Convexity and the Euclidean metric of space-time

TL;DR

The paper explores why the Euclidean space-time metric obeys the Pythagorean theorem, linking it to the convexity properties of functional spaces, especially Hilbert spaces, in quantum gravity frameworks.

Contribution

It proposes that the Euclidean metric's Pythagorean form arises from the convexity and smoothness properties of Hilbert spaces used in quantum gravity models.

Findings

Hilbert spaces extremize convexity and smoothness moduli

Functional dualities have potential physical significance

Space-time metric is induced by Hilbert space inner products

Abstract

We address the question about the reasons why the "Wick-rotated", positive-definite, space-time metric obeys the Pythagorean theorem.
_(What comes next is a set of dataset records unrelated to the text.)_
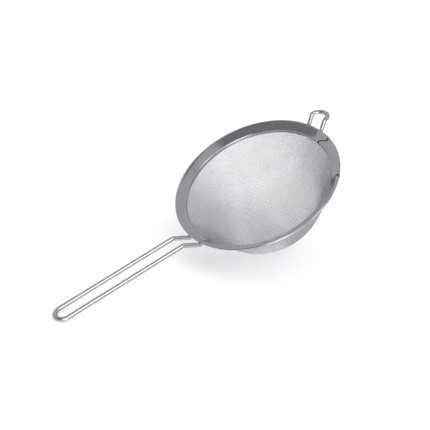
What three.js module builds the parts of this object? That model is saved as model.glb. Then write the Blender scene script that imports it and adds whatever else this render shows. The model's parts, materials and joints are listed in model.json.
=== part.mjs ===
// Wire-handled tea strainer, modelled as it lies on a table: +Z up, handle towards -X, rest hook towards +X.
// Everything is first built about the rim, whose top plane is z = 0 and whose centre is the origin. The whole
// strainer is then tipped until the bowl and the handle's end both touch the table.
import * as THREE from 'three';

// Driving dimensions, in millimetres and degrees.
const TOUCHING_GAP = 0.3;

const RIM_RADIUS = 46;
const RIM_SHEET = 0.4;
const LIP_DROP = 0.8;
const HEM_OUTER_BEND = 0.6;
const HEM_FLAT = 0.8;
const CLEAR_OPENING_RADIUS = 40.5;
const BAND_DROP = 2.8;
const THROAT_DROP = 4.6;
const THROAT_BEND = 0.5;

const MESH_THICKNESS = 0.4;
const MESH_COLLAR_TOP = -3.3;
const MESH_COLLAR_FOOT = -4.8;
const BOWL_DEPTH = 39.7;
const BOWL_WALL_ANGLE = 31;

const CLAMP_SHEET = 0.5;
const CLAMP_TOP = -3.3;
const CLAMP_FOOT = -5.3;

const HANDLE_WIRE_RADIUS = 1.15;
const HANDLE_HALF_SPACING = 4.4;
const HANDLE_WELD_END = { out: 43.1, up: -3.15 };
const HANDLE_UNDER_LIP = { out: 46.3, up: -2.36 };
const HANDLE_KNEE = { out: 54.1, up: 5.6 };
const HANDLE_TIP = { out: 126.6, up: 23.6 };
const HANDLE_LIP_BEND = 2;
const HANDLE_KNEE_BEND = 3;

const HOOK_WIRE_RADIUS = 1.15;
const HOOK_HALF_SPACING = 4.9;
const HOOK_WELD_END = { out: 43.1, up: -3.15 };
const HOOK_UNDER_LIP = { out: 46.3, up: -2.36 };
const HOOK_KNEE = { out: 50.66, up: 2.71 };
const HOOK_TIP = { out: 55.63, up: 1.58 };
const HOOK_LIP_BEND = 2;
const HOOK_KNEE_BEND = 1.7;
const HOOK_SIDEWAYS = 1.4; // its welds sit this far to +Y of the handle's line

// How finely round shapes are cut into flats.
const RING_SEGMENTS = 72;
const BOWL_ARC_STEPS = 11;
const BEND_STEP = THREE.MathUtils.degToRad(22.5);
const WIRE_HALF_SIDES = 5;

const radians = THREE.MathUtils.degToRad;

// A line through the given corners, each inner corner rounded to its bend radius, as a list of stations.
// A station is a point on the line and the direction in which the line runs there.
function roundedLine(corners, bendRadii) {
  const stations = [];
  const addStation = (point, direction) => {
    const previous = stations.at(-1);
    if (previous && previous.point.distanceTo(point) < 1e-6) return;
    stations.push({ point, direction });
  };
  const heading = (from, to) => to.clone().sub(from).normalize();

  addStation(corners[0], heading(corners[0], corners[1]));
  bendRadii.forEach((bendRadius, index) => {
    const corner = corners[index + 1];
    const before = heading(corners[index], corner);
    const after = heading(corner, corners[index + 2]);
    const turn = before.angleTo(after);
    const turnAxis = before.clone().cross(after).normalize();
    const bendStart = corner.clone().addScaledVector(before, -bendRadius * Math.tan(turn / 2));
    const inward = turnAxis.clone().cross(before);
    const centre = bendStart.clone().addScaledVector(inward, bendRadius);
    const steps = Math.ceil(turn / BEND_STEP);
    for (let step = 0; step <= steps; step += 1) {
      const angle = (turn * step) / steps;
      const spoke = bendStart.clone().sub(centre).applyAxisAngle(turnAxis, angle);
      addStation(centre.clone().add(spoke), before.clone().applyAxisAngle(turnAxis, angle));
    }
  });
  addStation(corners.at(-1), heading(corners.at(-2), corners.at(-1)));
  return stations;
}

// A curve that passes through its stations one by one, so that a long straight run costs a single step.
class StationCurve extends THREE.Curve {
  constructor(stations) {
    super();
    this.stations = stations;
  }

  stationAt(along) {
    return this.stations[Math.round(along * (this.stations.length - 1))];
  }

  getPoint(along, target = new THREE.Vector3()) {
    return target.copy(this.stationAt(along).point);
  }

  getPointAt(along, target) {
    return this.getPoint(along, target);
  }

  getTangentAt(along, target = new THREE.Vector3()) {
    return target.copy(this.stationAt(along).direction);
  }
}

// Round wire along the stations, with flat sawn ends.
function wireGeometry(stations, wireRadius) {
  const section = new THREE.Shape().absarc(0, 0, wireRadius, 0, 2 * Math.PI);
  return new THREE.ExtrudeGeometry(section, {
    steps: stations.length - 1,
    extrudePath: new StationCurve(stations),
    curveSegments: WIRE_HALF_SIDES,
  });
}

// Turns a profile, whose x is the distance from the axis and whose y is the height, about the Z axis.
function turnedGeometry(profile) {
  return new THREE.LatheGeometry(profile, RING_SEGMENTS).rotateX(Math.PI / 2);
}

// The outline of thin sheet that follows the stations: out along one side and back along the other.
function sheetOutline(stations, thickness) {
  const side = (offset) => stations.map(({ point, direction }) => new THREE.Vector2(
    point.x + direction.y * offset,
    point.y - direction.x * offset,
  ));
  return [...side(thickness / 2), ...side(-thickness / 2).reverse()];
}

const profilePoint = (outward, height) => new THREE.Vector3(outward, height, 0);

// The polished rim: a turned-down lip, a narrow flat hem, a band that dishes inwards and a short throat.
function rimBandGeometry() {
  const half = RIM_SHEET / 2;
  const hemInnerRadius = RIM_RADIUS - HEM_OUTER_BEND - HEM_FLAT;
  const centreLine = roundedLine([
    profilePoint(RIM_RADIUS - half, -LIP_DROP),
    profilePoint(RIM_RADIUS - half, -half),
    profilePoint(hemInnerRadius, -half),
    profilePoint(CLEAR_OPENING_RADIUS + half, -BAND_DROP - half),
    profilePoint(CLEAR_OPENING_RADIUS + half, -THROAT_DROP),
  ], [HEM_OUTER_BEND - half, THROAT_BEND, THROAT_BEND]);
  const outline = sheetOutline(centreLine, RIM_SHEET);
  return turnedGeometry([...outline, outline[0]]);
}

const meshCollarRadius = CLEAR_OPENING_RADIUS + RIM_SHEET + TOUCHING_GAP + MESH_THICKNESS / 2;
const clampRadius = meshCollarRadius + MESH_THICKNESS / 2 + TOUCHING_GAP + CLAMP_SHEET / 2;

// The round bottom of the bowl meets its straight wall without a corner, which settles its radius.
function bowlBottom() {
  const wallAngle = radians(BOWL_WALL_ANGLE);
  const depth = BOWL_DEPTH - MESH_THICKNESS / 2;
  const wallReach = meshCollarRadius * Math.cos(wallAngle) - (MESH_COLLAR_FOOT + depth) * Math.sin(wallAngle);
  const radius = wallReach / (1 - Math.sin(wallAngle));
  return { radius, centreHeight: radius - depth, wallAngle };
}

// The woven basket as one thin skin: a round bottom, a straight wall and an upright collar.
// It is turned by half a facet, so that a flat facet and not an edge lies lowest.
function meshBasketGeometry() {
  const { radius, centreHeight, wallAngle } = bowlBottom();
  const arcAngle = Math.PI / 2 - wallAngle;
  const stations = [];
  for (let step = 0; step <= BOWL_ARC_STEPS; step += 1) {
    const angle = (arcAngle * step) / BOWL_ARC_STEPS;
    stations.push({
      point: profilePoint(radius * Math.sin(angle), centreHeight - radius * Math.cos(angle)),
      direction: profilePoint(Math.cos(angle), Math.sin(angle)),
    });
  }
  const halfWallAngle = wallAngle / 2;
  stations.push({
    point: profilePoint(meshCollarRadius, MESH_COLLAR_FOOT),
    direction: profilePoint(Math.sin(halfWallAngle), Math.cos(halfWallAngle)),
  });
  stations.push({ point: profilePoint(meshCollarRadius, MESH_COLLAR_TOP), direction: profilePoint(0, 1) });
  return turnedGeometry(sheetOutline(stations, MESH_THICKNESS)).rotateZ(Math.PI / RING_SEGMENTS);
}

// The hidden ring that presses the basket's collar against the rim's throat.
function clampRingGeometry() {
  const upright = profilePoint(0, 1);
  const outline = sheetOutline([
    { point: profilePoint(clampRadius, CLAMP_FOOT), direction: upright },
    { point: profilePoint(clampRadius, CLAMP_TOP), direction: upright },
  ], CLAMP_SHEET);
  return turnedGeometry([...outline, outline[0]]);
}

// A bent wire loop: two legs from their welds under the rim, out past the lip, over the knee, to a round end.
function loopStations(direction, halfSpacing, places, lipBend, kneeBend) {
  const leg = (side) => places.map(({ out, up }) => new THREE.Vector3(direction * out, side * halfSpacing, up));
  return roundedLine(
    [...leg(1), ...leg(-1).reverse()],
    [lipBend, kneeBend, halfSpacing, halfSpacing, kneeBend, lipBend],
  );
}

function handleWireGeometry() {
  const places = [HANDLE_WELD_END, HANDLE_UNDER_LIP, HANDLE_KNEE, HANDLE_TIP];
  const stations = loopStations(-1, HANDLE_HALF_SPACING, places, HANDLE_LIP_BEND, HANDLE_KNEE_BEND);
  return wireGeometry(stations, HANDLE_WIRE_RADIUS);
}

function restHookGeometry() {
  const places = [HOOK_WELD_END, HOOK_UNDER_LIP, HOOK_KNEE, HOOK_TIP];
  const stations = loopStations(1, HOOK_HALF_SPACING, places, HOOK_LIP_BEND, HOOK_KNEE_BEND);
  return wireGeometry(stations, HOOK_WIRE_RADIUS).translate(0, HOOK_SIDEWAYS, 0);
}

// The tip that brings the bowl's round bottom and the handle's end down to one level.
function restTilt() {
  const { radius, centreHeight } = bowlBottom();
  const rise = HANDLE_TIP.up - centreHeight;
  const drop = radius + MESH_THICKNESS / 2 - HANDLE_WIRE_RADIUS;
  return Math.asin(drop / Math.hypot(HANDLE_TIP.out, rise)) + Math.atan2(rise, HANDLE_TIP.out);
}

const polishedSteel = () => new THREE.MeshStandardMaterial({ color: 0x9a9ea1, metalness: 1, roughness: 0.08 });
const wireSteel = () => new THREE.MeshStandardMaterial({ color: 0xc4c6c8, metalness: 1, roughness: 0.12 });
const wovenSteel = () => new THREE.MeshStandardMaterial({ color: 0xc9cccf, metalness: 1, roughness: 0.35 });

function piece(name, geometry, material) {
  const mesh = new THREE.Mesh(geometry, material);
  mesh.name = name;
  return mesh;
}

const strainer = new THREE.Group();
strainer.add(
  piece('rim_band', rimBandGeometry(), polishedSteel()),
  piece('clamp_ring', clampRingGeometry(), polishedSteel()),
  piece('mesh_basket', meshBasketGeometry(), wovenSteel()),
  piece('handle_wire', handleWireGeometry(), wireSteel()),
  piece('rest_hook', restHookGeometry(), wireSteel()),
);
strainer.rotation.y = -restTilt();

// The origin is on the table, under the middle of the whole strainer.
const footprint = new THREE.Box3().setFromObject(strainer, true);
const middle = footprint.getCenter(new THREE.Vector3());
strainer.position.set(-middle.x, -middle.y, -footprint.min.z);

const teaStrainer = new THREE.Group();
teaStrainer.add(strainer);
export default teaStrainer;
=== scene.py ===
import json
import math

import bpy
import numpy as np
from mathutils import Matrix, Vector


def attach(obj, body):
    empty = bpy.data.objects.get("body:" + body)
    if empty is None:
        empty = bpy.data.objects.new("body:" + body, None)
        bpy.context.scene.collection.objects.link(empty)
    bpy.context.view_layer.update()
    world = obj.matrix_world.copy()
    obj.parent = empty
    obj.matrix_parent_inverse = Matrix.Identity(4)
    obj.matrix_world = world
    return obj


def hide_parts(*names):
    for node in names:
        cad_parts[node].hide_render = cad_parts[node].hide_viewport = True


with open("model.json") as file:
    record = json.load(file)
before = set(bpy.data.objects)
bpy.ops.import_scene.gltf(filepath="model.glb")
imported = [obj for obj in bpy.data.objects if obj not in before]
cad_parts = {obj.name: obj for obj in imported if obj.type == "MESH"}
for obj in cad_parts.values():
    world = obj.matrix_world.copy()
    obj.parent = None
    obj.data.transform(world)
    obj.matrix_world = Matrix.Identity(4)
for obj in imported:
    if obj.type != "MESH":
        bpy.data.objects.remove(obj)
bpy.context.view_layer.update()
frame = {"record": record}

MM = 0.001
BODY = "root"

# Rim, in millimetres.
RIM_RADIUS = 46.0
RIM_SHEET = 0.4
LIP_DROP = 0.8
HEM_OUTER_BEND = 0.45
HEM_WIDTH = 0.55
HEM_INNER_BEND = 2.2
CLEAR_OPENING_RADIUS = 40.5
BAND_DROP = 2.8
THROAT_DROP = 4.6
THROAT_BEND = 0.45
RIM_STEPS = 720
BAND_STEP = 0.4

# Two dark lines cross the band, built as narrow notches.
# Each is (angle round the rim, sideways swing of its S-curve in millimetres).
SEAMS = (
    (math.radians(-13.3), 2.8),
    (math.radians(-55.0), -1.8),
)
SEAM_HALF_WIDTH = 0.5
SEAM_DEPTH = 0.3
# How much of a notch's width is dark with painted shade, and how far to each side of it the band follows the
# S-curve.
SEAM_DARK_SHARE = 0.95
SEAM_REACH = 4.0
# Where the S-curve crosses its middle and how far it takes to turn back, as shares of the way over the band.
SEAM_MIDDLE = 0.38
SEAM_WAVE = 0.66
# Where sections are cut beside a seam: close together in the notch, and a few wider steps outside it.
# The evenly spaced sections of the rest of the rim stay clear of them.
SEAM_CLOSE_STEPS = np.linspace(-0.6, 0.6, 25)
SEAM_OUTER_STEPS = np.array([-1.4, -1.0, -0.8, 0.8, 1.0, 1.4])
SEAM_CLEARING = 1.6

# Marks that welding left on the band.
WELD_MARK_RADIUS = 43.7
WELD_MARK_SPREAD = 1.3
WELD_MARK_DEPTH = 0.12
WELD_CREASE_SPREAD = 0.5
WELD_CREASE_DEPTH = 0.06

# Clamp ring under the rim.
CLAMP_SHEET = 0.5
CLAMP_RADIUS = 42.15
CLAMP_TOP = -3.3
CLAMP_FOOT = -5.3
CLAMP_EDGE = 0.1
CLAMP_STEPS = 360

# Woven bowl: its middle surface is a round bottom, a straight wall and an upright collar.
BOWL_DEPTH = 39.5
BOWL_WALL_ANGLE = math.radians(31)
COLLAR_RADIUS = 41.4
COLLAR_FOOT = -4.8
COLLAR_TOP = -3.3
WEAVE_PITCH = 0.74
WEAVE_WIRE_RADIUS = 0.11
WEAVE_TURN = math.radians(60)
WEAVE_SIDES = 5
# A wire with fewer crossings than this is left out.
FEWEST_CROSSINGS = 4
# Rounds of correction that bring a crossing to its pitch, on the two wires through the bowl's lowest point
# and between them.
MAIN_WIRE_ROUNDS = 6
BETWEEN_ROUNDS = 12

# Bent wires. A place is (distance out from the rim's centre, height).
HANDLE_WIRE_RADIUS = 1.15
HANDLE_HALF_SPACING = 4.4
HANDLE_PLACES = ((42.9, -3.0), (46.15, -2.05), (54.1, 5.6), (126.6, 23.6))
HANDLE_BENDS = (2.0, 3.0)
HOOK_WIRE_RADIUS = 1.15
HOOK_HALF_SPACING = 4.9
HOOK_PLACES = ((42.9, -3.1), (46.15, -2.1), (50.66, 2.71), (55.63, 1.58))
HOOK_BENDS = (2.0, 1.7)
HOOK_SIDEWAYS = 1.4
WIRE_SIDES = 20
BEND_STEP = math.radians(7)
# The wires' cut ends: how far their rounding reaches, in wire radii, and where its middle step lies.
END_ROUNDING = 0.25
END_SHOULDER = 0.3

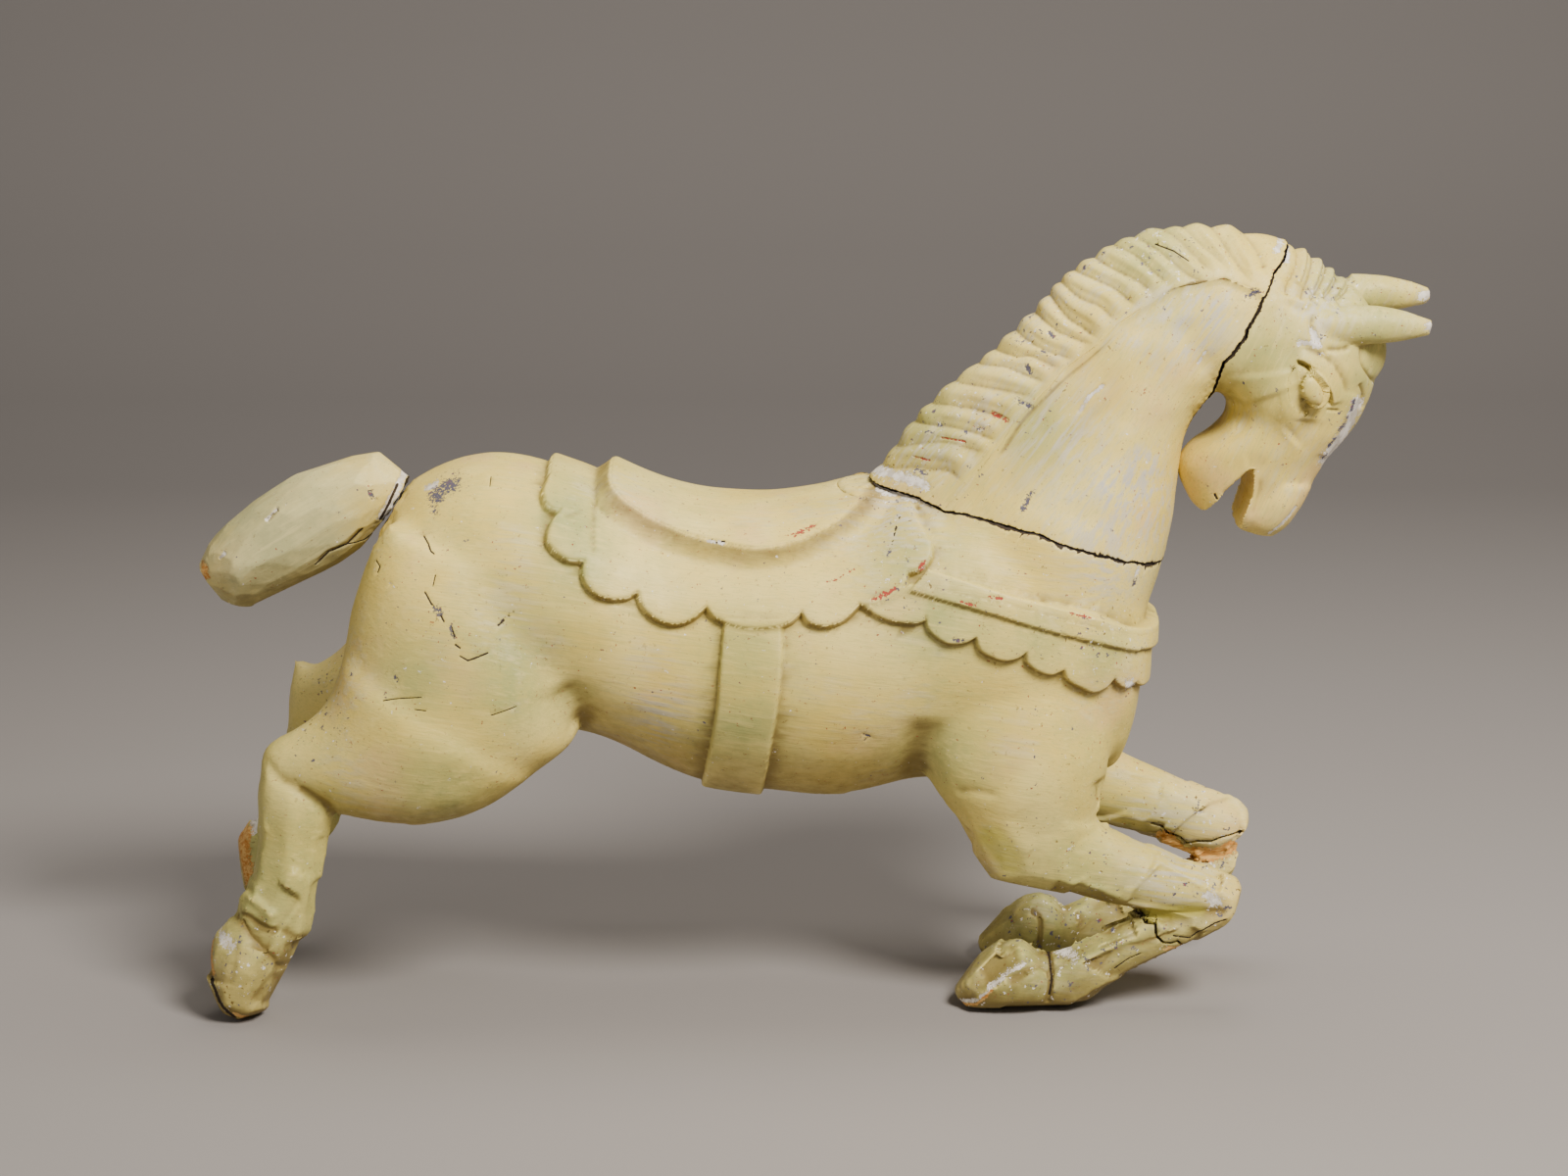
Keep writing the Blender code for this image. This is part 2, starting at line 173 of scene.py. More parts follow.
def nearest_on(path: np.ndarray, flat: np.ndarray) -> tuple[np.ndarray, np.ndarray, np.ndarray, np.ndarray]:
    """Finds the nearest place on a path for each point of the side view.

    Args:
        path: Rows of (x, z).
        flat: Rows of (x, z) to measure from.

    Returns:
        Distances, sides (positive to the left of the path), fractions of the path's
        length, and the nearest places themselves.
    """
    if len(path) < 2:
        path = np.vstack([path, path + 1e-6])
    best = np.full(len(flat), 1e9)
    side = np.zeros(len(flat))
    place = np.zeros(len(flat))
    spot = np.zeros((len(flat), 2))
    runs = np.linalg.norm(np.diff(path, axis=0), axis=1)
    marks = np.concatenate([[0.0], np.cumsum(runs)]) / max(runs.sum(), 1e-9)
    for k, (start, end) in enumerate(zip(path, path[1:])):
        run = end - start
        away = flat - start
        share = np.clip(away @ run / max(run @ run, 1e-12), 0.0, 1.0)
        off = away - share[:, None] * run
        gap = np.hypot(off[:, 0], off[:, 1])
        closer = gap < best
        best = np.where(closer, gap, best)
        side = np.where(closer, np.sign(run[0] * away[:, 1] - run[1] * away[:, 0]), side)
        place = np.where(closer, marks[k] + share * (marks[k + 1] - marks[k]), place)
        spot = np.where(closer[:, None], flat - off, spot)
    return best, side, place, spot


def close_to(path: np.ndarray, flat: np.ndarray, reach: float) -> np.ndarray:
    """Lists the side-view points within a path's bounding box and a reach of it.

    Args:
        path: Rows of (x, z).
        flat: Rows of (x, z) to search.
        reach: How far outside the box still counts.

    Returns:
        The numbers of the points.
    """
    low, high = path.min(axis=0) - reach, path.max(axis=0) + reach
    return np.flatnonzero(((flat > low) & (flat < high)).all(axis=1))


def inside(outline: np.ndarray, flat: np.ndarray) -> np.ndarray:
    """Tells which side-view points lie inside a closed outline.

    Args:
        outline: Rows of (x, z).
        flat: Rows of (x, z) to test.

    Returns:
        True for each point inside.
    """
    held = np.zeros(len(flat), bool)
    for (ax, az), (bx, bz) in zip(outline, np.roll(outline, -1, axis=0)):
        if az == bz:
            continue
        spans = (az > flat[:, 1]) != (bz > flat[:, 1])
        cross = ax + (flat[:, 1] - az) / (bz - az) * (bx - ax)
        held ^= spans & (flat[:, 0] < cross)
    return held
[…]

An answer is proposed based on the convexity and smoothness properties of the functional spaces purporting to provide the kinematic framework of approaches to quantum gravity. We employ moduli of convexity and smoothness which are eventually extremized by Hilbert spaces. We point out the potential physical significance that functional analytical dualities play in this framework. Following the spirit of the variational principles employed in classical and quantum Physics, such Hilbert spaces dominate in a generalized functional integral approach. The metric of space-time is induced by the inner product of such Hilbert spaces.